PROBLEM TO SOLVE:
Output nothing but the lines from the line with "obj.data.transform(world)" through the end of the listing below, both ends included.

DATA EXCERPT:
☆ ☆ ☆

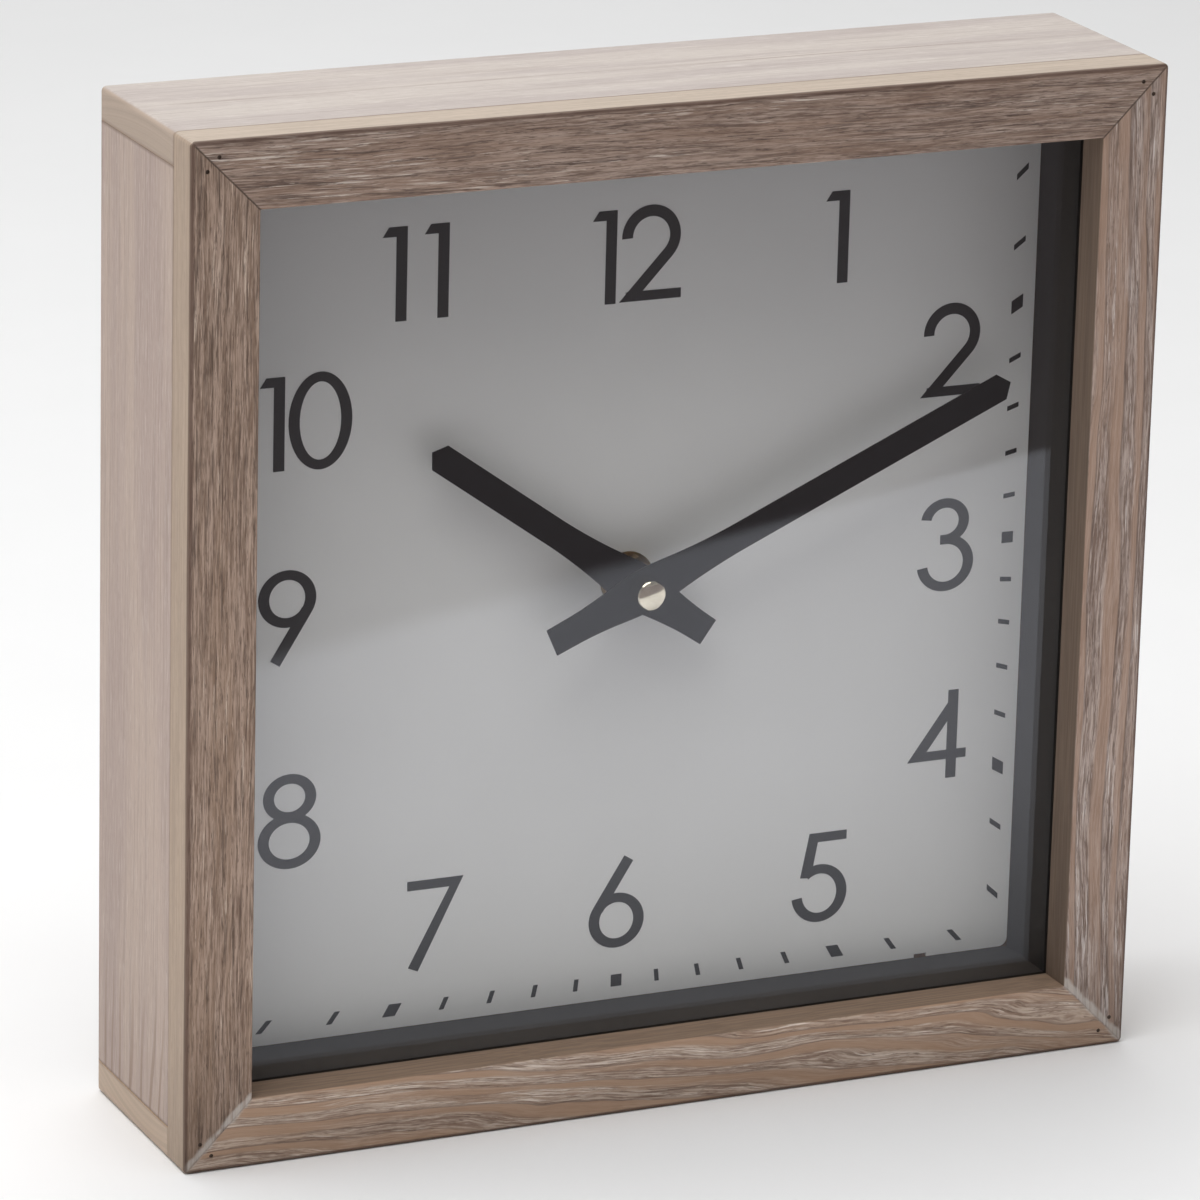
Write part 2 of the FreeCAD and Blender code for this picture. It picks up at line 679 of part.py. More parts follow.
def hand_outline(length, tail):
    """Half outline: straight tail, swelling hub with a concave flank, blade, house tip."""
    blade = BLADE_W / 2
    hub = HUB_W / 2
    flank = [V(-16.5, 0, 3.2), V(-12.0, 0, 3.5), V(-8.0, 0, 3.97), V(-4.0, 0, 4.55),
             V(-0.5, 0, hub), V(2.5, 0, 4.75), V(6.0, 0, 4.38), V(10.0, 0, 3.88),
             V(14.0, 0, 3.5), V(18.0, 0, 3.24), V(23.0, 0, blade)]
    curve = Part.BSplineCurve()
    curve.interpolate(flank)
    upper = [Part.makeLine(V(-tail, 0, TAIL_W / 2), flank[0]), curve.toShape(),
             Part.makeLine(flank[-1], V(length - TIP_LEN, 0, blade)),
             Part.makeLine(V(length - TIP_LEN, 0, blade), V(length, 0, 0))]
    lower = [edge.mirror(V(0, 0, 0), V(0, 0, 1)) for edge in upper]
    end = Part.makeLine(V(-tail, 0, -TAIL_W / 2), V(-tail, 0, TAIL_W / 2))
    wire = Part.Wire(Part.__sortEdges__(upper + lower + [end]))
    return Part.Face(wire)


def hand(length, tail, depth, degrees, hole_r):
    """Thin sheet hand with its length turned to an angle clockwise from twelve."""
    sheet = hand_outline(length, tail).extrude(V(0, HAND_T, 0))
    sheet.translate(V(0, at(depth), HALF))
    sheet = turn(sheet, CENTRE, degrees - 90.0)
    return sheet.cut(rod(CENTRE, hole_r, depth - 1, depth + HAND_T + 1))


def make_hands():
    hour = hand(HOUR_LEN, HOUR_TAIL, HOUR_HAND_DEPTH, HOUR_DEG, TUBE_R)
    collet = tube(CENTRE, HUB_R, TUBE_R, HOUR_HAND_DEPTH + HAND_T, HOUR_HAND_DEPTH + 1.4)
    save(union([hour, collet]), "hour_hand")
    minute = hand(MINUTE_LEN, MINUTE_TAIL, MINUTE_HAND_DEPTH, MINUTE_DEG, ARBOR_TOP_R)
    save(minute, "minute_hand")
    save(cap_nut(), "cap_nut")
    save(minute_arbor(), "minute_arbor")
    save(clutch_spring(), "clutch_spring")


def cap_nut():
    """Closed round nut with a domed face, screwed on the arbor's end."""
    apex = V(0, at(CAP_FRONT), HALF)
    flank = V(CAP_R / 2, at(CAP_FRONT + CAP_DOME / 4), HALF)
    rim = V(CAP_R - CAP_BEVEL, at(CAP_FRONT + CAP_DOME), HALF)
    side = V(CAP_R, at(CAP_FRONT + CAP_DOME + CAP_BEVEL), HALF)
    foot = V(CAP_R, at(MINUTE_HAND_DEPTH), HALF)
    heel = V(0, at(MINUTE_HAND_DEPTH), HALF)
    crown = Part.Arc(apex, flank, rim).toShape()
    profile = Part.Wire([crown, *Part.makePolygon([rim, side, foot, heel, apex]).Edges])
    body = Part.Face(profile).revolve(V(0, 0, HALF), V(0, 1, 0), 360)
    return body.cut(rod(CENTRE, ARBOR_TOP_R, ARBOR_END, MINUTE_HAND_DEPTH + 1))


def minute_arbor():
    """Arbor with the cannon pinion, a flange for the clutch and a threaded end."""
    pinion = gear(CENTRE, CANNON_T, M_MOTION, L_CANNON, PHASE_CANNON, 0.0, TOOTH_PINION)
    shoulder = MINUTE_HAND_DEPTH + HAND_T
    pieces = [
        pinion,
        rod(CENTRE, ARBOR_TOP_R, ARBOR_END, shoulder),
        rod(CENTRE, ARBOR_R, shoulder, CAVITY + L_CANNON[0]),
        layer_rod(CENTRE, 1.9, L_CANNON[1], 3.8),
        layer_rod(CENTRE, 1.2, 3.8, 5.3),
        layer_rod(CENTRE, 1.7, 5.3, 5.7),
        layer_rod(CENTRE, 0.8, 5.7, PLATE_AT - 0.15),
        layer_rod(CENTRE, PIVOT_R, PLATE_AT - 0.15, PLATE_AT + PLATE_T),
    ]
    return union(pieces)


def clutch_spring():
    """Brass spring washer that presses the clutch wheel against the arbor."""
    dish = cone(CENTRE, 1.9, 3.4, CAVITY + 3.85, CAVITY + 4.3)
    hollow = cone(CENTRE, 1.6, 3.1, CAVITY + 3.85, CAVITY + 4.3)
    seat = tube(CENTRE, 1.9, 1.2, CAVITY + 3.8, CAVITY + 3.95)
    ring = dish.cut(hollow).fuse(seat)
    slots = []
    for k in range(3):
        slot = block(1.95, 4.0, CAVITY + 3.7, CAVITY + 4.5, -0.4, 0.4)
        slots.append(turn(slot, CENTRE, 120.0 * k))
    return ring.cut(slots).removeSplitter()


# ---------------------------------------------------------------- movement

def pivot_holes(spots):
    return [layer_rod(spot, PIVOT_HOLE_R, -PIVOT_DEEP, 0.6) for spot in spots]


def movement_case():
    """Front half: shell with a battery bay, posts, pivot bosses and the threaded bushing."""
    m = MOVE_HALF
    inner = m - WALL
    shell = block(-m, m, MOVE_FRONT, COVER_FRONT, -m, m)
    upright = [e for e in shell.Edges if near(e.BoundBox.YLength, COVER_FRONT - MOVE_FRONT)]
    shell = shell.makeFillet(2.5, upright)
    train_room = block(-inner, inner, CAVITY, COVER_FRONT + 1, DIVIDER_TOP, inner)
    bay = block(-inner, inner, CAVITY, COVER_FRONT + 1, -inner, DIVIDER_TOP - WALL)
    thumb = block(-8, 8, CAVITY + 6.0, COVER_FRONT + 1, -m - 1, -inner + 1)
    shell = shell.cut([train_room, bay, thumb])
    bush = rod(CENTRE, BUSH_R, BUSH_END, MOVE_FRONT + 0.5)
    rim = edges_where(bush, lambda p: near(p.y, at(BUSH_END)))
    bush = bush.makeChamfer(0.4, rim)
    posts = [layer_rod(spot, POST_R, -0.1, PLATE_AT) for spot in POSTS]
    pegs = [layer_rod(spot, 0.7, PLATE_AT - 0.1, PLATE_AT + PLATE_T + 0.3) for spot in POSTS]
    arbors = (THIRD, SECONDS, INTERMEDIATE, ROTOR, KNOB)
    bosses = [layer_rod(spot, 1.3, -0.1, 0.35) for spot in arbors]
    stud = layer_rod(MOTION, 0.6, -0.1, 3.6)
    body = union([shell, bush, stud] + posts + pegs + bosses)
    body = body.cut([rod(CENTRE, BUSH_BORE, BUSH_END - 1, CAVITY + 0.3)])
    return body.cut(pivot_holes(arbors))


def movement_cover():
    """Rear half: plate over the train with a hanging loop and a ring round the knob."""
    m = MOVE_HALF
    plate = block(-m, m, COVER_FRONT, MOVE_BACK, DIVIDER_TOP - WALL, m)
    loop = block(-7, 7, COVER_FRONT, MOVE_BACK, m - 1, m + 5)
    lobe = rod((0, m + 5), 7, COVER_FRONT, MOVE_BACK)
    ring = tube(KNOB, 6.6, 6.0, MOVE_BACK - 0.1, MOVE_BACK + 0.5)
    ribs = []
    for k in range(5):
        x = -23.0 + 5.0 * k
        ribs.append(block(x, x + 1.2, MOVE_BACK - 0.1, MOVE_BACK + 0.4, -6.0, 22.0))
    lip = block(-26.0, 26.0, COVER_FRONT - 0.8, COVER_FRONT + 0.1, 24.6, 26.0)
    body = union([plate, loop, lobe, ring, lip] + ribs)
    holes = [rod(KNOB, 1.1, COVER_FRONT - 1, MOVE_BACK + 1),
             rod((0, m + 5.5), 2.6, COVER_FRONT - 1, MOVE_BACK + 1)]
    return body.cut(holes)


def train_plate():
    """Middle plate that carries the rear pivots."""
    plate = block(-26.4, 26.4, CAVITY + PLATE_AT, CAVITY + PLATE_AT + PLATE_T, -9.8, 24.4)
    window = block(-26.0, -14.5, CAVITY + PLATE_AT - 1, CAVITY + PLATE_AT + 2, -4.0, 22.5)
    holes = [rod(spot, 0.75, CAVITY + PLATE_AT - 1, CAVITY + PLATE_AT + 2) for spot in POSTS]
    for spot in (THIRD, SECONDS, INTERMEDIATE, ROTOR, CENTRE):
        holes.append(rod(spot, PIVOT_HOLE_R, CAVITY + PLATE_AT - 1, CAVITY + PLATE_AT + 2))
    holes.append(rod(KNOB, 1.06, CAVITY + PLATE_AT - 1, CAVITY + PLATE_AT + 2))
    return plate.cut([window] + holes)


def bushing_nut():
    corner_r = NUT_FLATS / 2 / math.cos(math.radians(30))
    points = [polar(CENTRE, corner_r, 60.0 * k + 15.0) for k in range(6)]
    back = DIAL_DEPTH - WASHER_T
    body = prism(points, back - NUT_T, back)
    return body.cut(rod(CENTRE, BUSH_R + 0.05, back - NUT_T - 1, back + 1))


def make_coil_and_board():
    """Stepping motor stator, coil and the circuit board that drives it."""
    rx, rz = ROTOR
    arms = [
        block(-23.0, -20.0, CAVITY + L_STATOR[0], CAVITY + L_STATOR[1], 1.5, 25.5),
        block(-23.0, rx + 3.4, CAVITY + L_STATOR[0], CAVITY + L_STATOR[1], 22.9, 25.5),
        block(-23.0, rx + 3.4, CAVITY + L_STATOR[0], CAVITY + L_STATOR[1], 1.5, 4.5),
        block(rx - 3.4, rx + 3.4, CAVITY + L_STATOR[0], CAVITY + L_STATOR[1], 1.5, 25.5),
        layer_rod(ROTOR, 4.6, *L_STATOR),
    ]
    gaps = [block(rx - 0.3, rx + 0.3, CAVITY, CAVITY + 9, rz + 3.4, rz + 4.2),
            block(rx - 0.3, rx + 0.3, CAVITY, CAVITY + 9, rz - 4.2, rz - 3.4)]
    stator = union(arms).cut([layer_rod(ROTOR, 3.5, 5, 8)] + gaps)
    save(stator, "stator")
    core = block(-23.7, -19.3, CAVITY + 4.8, CAVITY + 7.7, 5.0, 22.4)
    cheeks = [block(-25.8, -17.2, CAVITY + 2.6, CAVITY + 9.9, z, z + 0.8) for z in (5.0, 21.6)]
    bar = block(-23.0, -20.0, CAVITY + L_STATOR[0], CAVITY + L_STATOR[1], 0, 28)
    save(union([core] + cheeks).cut(bar), "coil_bobbin")
    winding = block(-25.2, -17.8, CAVITY + 3.2, CAVITY + 9.3, 5.8, 21.6)
    long_edges = [e for e in winding.Edges if near(e.BoundBox.ZLength, 15.8)]
    winding = winding.makeFillet(1.8, long_edges)
    inside = block(-23.7, -19.3, CAVITY + 4.8, CAVITY + 7.7, 0, 28)
    save(winding.cut(inside), "coil_winding")
    save(block(14.2, 26.0, CAVITY + 0.4, CAVITY + 1.4, 7.0, 22.0), "circuit_board")
    save(layer_lying((16.0, 10.0), 1.0, 6.2), "quartz_crystal")
    save(cone((20.5, 17.0), 2.7, 1.6, CAVITY + 1.4, CAVITY + 2.4), "chip_cap")


def layer_lying(spot, radius, length):
    """Small cylinder lying on the circuit board, along X."""
    place = V(spot[0], at(CAVITY + 1.4 + radius), HALF + spot[1])
    return Part.makeCylinder(radius, length, place, V(1, 0, 0))


def make_battery():
    left = CELL_RIGHT - CELL_LEN
    place = V(left, at(CELL_DEPTH), HALF + CELL_Z)
    can = Part.makeCylinder(CELL_R - SLEEVE_T, CELL_LEN, place, V(1, 0, 0))
    nub_at = V(CELL_RIGHT, at(CELL_DEPTH), HALF + CELL_Z)
    nub = Part.makeCylinder(NUB_R, NUB_LEN, nub_at, V(1, 0, 0))
    save(can.fuse(nub).removeSplitter(), "battery_can")
    start = V(left + 0.4, at(CELL_DEPTH), HALF + CELL_Z)
    outer = Part.makeCylinder(CELL_R, CELL_LEN - 0.8, start, V(1, 0, 0))
    hole = Part.makeCylinder(CELL_R - SLEEVE_T, CELL_LEN, place, V(1, 0, 0))
    save(outer.cut(hole), "battery_sleeve")


def make_contacts():
    """Bent strip contacts at the ends of the bay, each with a leg on the wall."""
    inner = MOVE_HALF - WALL
    plus = block(inner - 0.4, inner, CAVITY + 1.0, CAVITY + 13.0, CELL_Z - 4, CELL_Z + 4)
    save(plus, "contact_plus")
    leg = block(-inner, -inner + 0.4, CAVITY + 1.0, CAVITY + 13.0, CELL_Z - 4, CELL_Z + 4)
    spring = []
    for k in range(3):
        x = -inner + 0.4
        spring.append(block(x, x + 1.6 - 0.4 * k, CELL_DEPTH - 3.0 + 1.0 * k,
                            CELL_DEPTH + 3.0 - 1.0 * k, CELL_Z - 3 + 0.5 * k, CELL_Z + 3 - 0.5 * k))
    save(union([leg] + spring), "contact_minus")


def make_movement():
    save(movement_case(), "movement_case")
    save(movement_cover(), "movement_cover")
    save(train_plate(), "train_plate")
    save(bushing_nut(), "bushing_nut")
    save(tube(CENTRE, WASHER_R, BUSH_R + 0.15, DIAL_DEPTH - WASHER_T, DIAL_DEPTH), "dial_washer")
    save(tube(CENTRE, 9.0, BUSH_R + 0.2, DIAL_BACK, MOVE_FRONT), "rubber_washer")


def main():
    os.makedirs("parts", exist_ok=True)
    make_case()
    make_hanger()
    make_window()
    make_dial()
    make_movement()
    make_motion_work()
    make_train()
    make_hands()
    make_coil_and_board()
    make_contacts()
    make_battery()


main()
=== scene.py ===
import math

import bpy
from mathutils import Matrix, Vector


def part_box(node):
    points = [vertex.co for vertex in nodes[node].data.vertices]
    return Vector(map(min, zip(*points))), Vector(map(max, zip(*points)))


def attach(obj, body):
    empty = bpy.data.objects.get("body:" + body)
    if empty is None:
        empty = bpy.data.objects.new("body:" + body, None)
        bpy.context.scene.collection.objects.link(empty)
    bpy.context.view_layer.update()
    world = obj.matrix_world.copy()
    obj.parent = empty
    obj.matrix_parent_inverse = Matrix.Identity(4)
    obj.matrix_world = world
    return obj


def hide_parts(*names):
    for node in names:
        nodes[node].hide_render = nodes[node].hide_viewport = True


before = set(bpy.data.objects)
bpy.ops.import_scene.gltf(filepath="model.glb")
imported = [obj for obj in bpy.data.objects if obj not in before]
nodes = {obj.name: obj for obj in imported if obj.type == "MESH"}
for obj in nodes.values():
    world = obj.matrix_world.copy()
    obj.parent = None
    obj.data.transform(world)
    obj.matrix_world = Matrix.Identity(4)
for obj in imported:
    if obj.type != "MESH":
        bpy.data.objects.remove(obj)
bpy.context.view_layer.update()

# The scene is in metres, in the record's frame. Patterns are laid out in millimetres.
MM = 0.001
HALF = 110.0        # half the case's width, and half its height
CENTRE_Z = 110.0    # height of the dial's centre
FRONT_Y = -26.0     # front face of the rails
SEAM_Y = -16.2      # joint between the rails and the boards behind them
BOARD_IN = 102.9    # inner face of the boards, from the dial's centre

# Sockets of a colour Mix node, which share one name between data types
MIX_SHARE, MIX_A, MIX_B, MIX_RESULT = 0, 6, 7, 2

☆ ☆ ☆

SOLUTION FOR THIS TASK:
    obj.data.transform(world)
    obj.matrix_world = Matrix.Identity(4)
for obj in imported:
    if obj.type != "MESH":
        bpy.data.objects.remove(obj)
bpy.context.view_layer.update()

# The scene is in metres, in the record's frame. Patterns are laid out in millimetres.
MM = 0.001
HALF = 110.0        # half the case's width, and half its height
CENTRE_Z = 110.0    # height of the dial's centre
FRONT_Y = -26.0     # front face of the rails
SEAM_Y = -16.2      # joint between the rails and the boards behind them
BOARD_IN = 102.9    # inner face of the boards, from the dial's centre

# Sockets of a colour Mix node, which share one name between data types
MIX_SHARE, MIX_A, MIX_B, MIX_RESULT = 0, 6, 7, 2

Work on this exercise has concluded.